In NYC, I have my fair share of lavish dining: Eleven Madison Park, the lunch tasting menu at The Modern Dining Room, Jean Georges, and Marea. All were very good to excellent experiences but frankly, I’m getting bored with NYC fine dining. The restaurants that I’ve went to over the span of a few years pretty much kept the menu almost the same except configuring the flavors according to season. In other words, I’m a jaded New Yorker and the fine dining scene here is getting monotonous.

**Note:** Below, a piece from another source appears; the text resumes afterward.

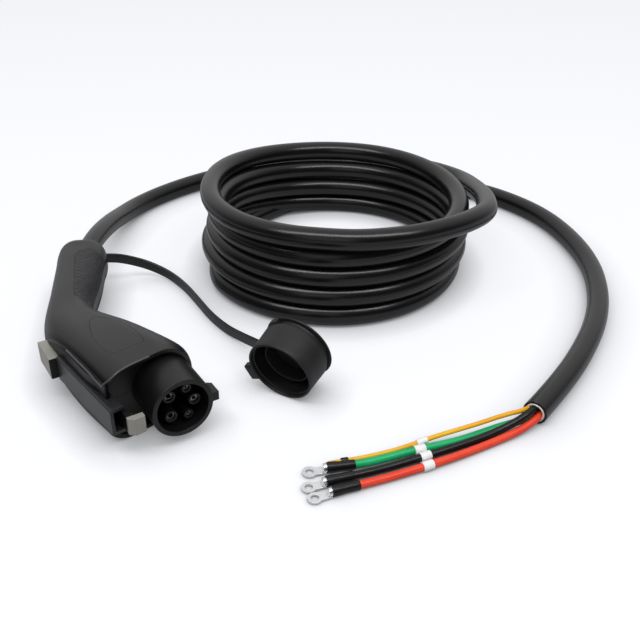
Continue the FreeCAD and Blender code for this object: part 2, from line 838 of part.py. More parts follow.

I’ve asked the good people of France Chowhound what three-star Michelin restaurant in Paris that serves a great lunch? I’ve made contact with a few friendly people who are familiar with the fine dining scene in Europe like Julien and Food Snob (via France Chowhound) and asked for input since I’m going to a city where there are many three-star Michelin restaurants than NYC. After much contemplation, I picked up the phone and called Ledoyen for a reservation.

Entrance
Ledoyen

Walking off from the posh, busy boulevard off of Champs Elysses into Avenue Dutuit, HC and I felt like were slowly transported off to an isolated, peaceful place. First we encountered their small stretch of rose gardens that surround the restaurant on the side. When we walked up to the entrance, we’re welcomed by the doorman and welcomed again by the hostess.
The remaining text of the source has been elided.